# Home Theatre with car subwoofers



## d_hubert (Dec 28, 2006)

First time poster but i was just looking into hooking up my old car sub woofers to a home theater system i was about to purchase. The subs are 10'' 500 watt max 4 ohm pioneers and the guy at best buy who seemingly knew what he was talking about said i would only need the home theater system, and an AC/DC converter to power my old amp to supply additional power to the subs. i figured i would ask some others who know what they are talking about before i started rewiring the room. Thanks in advance


----------



## Frank4d (Sep 10, 2006)

I would not trust anybody at Best Buy to know what they are talking about. That said, what home theatre amp or receiver/amp are you buying? And what other speakers?


----------



## kiwiguy (Aug 17, 2003)

The "AC/DC" unit to power the sub amp is probably the hard part.

You are looking at around 20 to 80 amps of 12v pure DC here, that will not come cheap.


----------



## d_hubert (Dec 28, 2006)

I was looking at an amp around the 400 dollar range but my search has yielded no results in going to best buy, circuit city, PC richards and a local HT store. in speaking with 1 worker he said that i would need a 5.2 system as opposed to a 5.1 since i wanted to hook up 2 woofers. Why can't i just find an old school amp with speaker wire inputs as opposed to the new amps that are all RCA jacks for 1 woofer. I know i could splice the wires together but that would half the power to each speaker. The Hi's i'm not so worried about i have some around the house that i can use and they are decent.


----------



## kiwiguy (Aug 17, 2003)

"Splicing wires" will also halve (or double) the impedance of the speakers, so you are best to avoid that.

Putting them in parallel gives 2 ohms which would probably destroy an amplifier, putting them in series would give 8 ohms, which is more acceptable (depending on what the amplifier used is rated at) but may introduce some other distortions.

You may also be confusing "amplified speakers" (RCA fittings) with real "speakers" (2 wires)?

Your 500 Watt subs are real speakers, you need a humongously rated amplifier for them (and no neighbors).


----------



## d_hubert (Dec 28, 2006)

It would be speaker wire if i came from the box directly to the amp i want to purchase.
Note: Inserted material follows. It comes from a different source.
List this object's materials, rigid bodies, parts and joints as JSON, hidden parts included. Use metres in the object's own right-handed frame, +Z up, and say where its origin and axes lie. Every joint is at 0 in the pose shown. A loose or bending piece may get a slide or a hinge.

It would be rca cables if i went from the box, to my old car amp, then to the new amp. I'm trying to find the easier and cheaper method to achieve my goal. i was told that a small AC/DC converter would power the old car amp but i was extremely skeptical. here's the product specs on the converter : 

Travel Mate, 6.0A, AC/DC Converter, Instantly Converts 110V AC Current Into 12V DC, Operates On Standard Household 110V Current, Auto Thermal & Overload Shutdown, Extends The Convenience Of Your 12V Devices, Plugs Into Any Standard 110V AC Outlet.

i figure it is to good to be true that something that would cost me 20 bucks could solve my problem


----------



## kiwiguy (Aug 17, 2003)

6 amps at 12 volts = 72 watts.

You do not mention the rating of the car sub amp, but if the speakers are rated at 500 Watts, it is an indication.

200 to 500 Watt sub amps are common, that is a hell of a long way from 72 Watts though.

500 Watts at 12 volts is 42 amps.


----------



## d_hubert (Dec 28, 2006)

http://www.pioneerelectronics.com/p....html?compName=PNA_V3_ProductDetailsComponent

I have 2 of those it's rated up to 500 watts at 4 ohms. I knew that guy at best buy was a moron. I wish i still had my old job so i could get all this stuff really cheap instead of going through these stores. I have an old 300 watt amp laying around the house so i think i'll try to just hook that up to the speakers directly and see if the bass hits and if it works i'll scrape up some hi's. Thanks a bunch for the fast replies and help Kiwi i appreciate it.


----------



## kiwiguy (Aug 17, 2003)

Just watch the impedance as above. Do not connect then in parallel, check what impedance the "old 300 Watt" amp expects, if it's a domestic one it probably expects 8 ohms per channel it may rupture its guts on 4 ohms per channel.


----------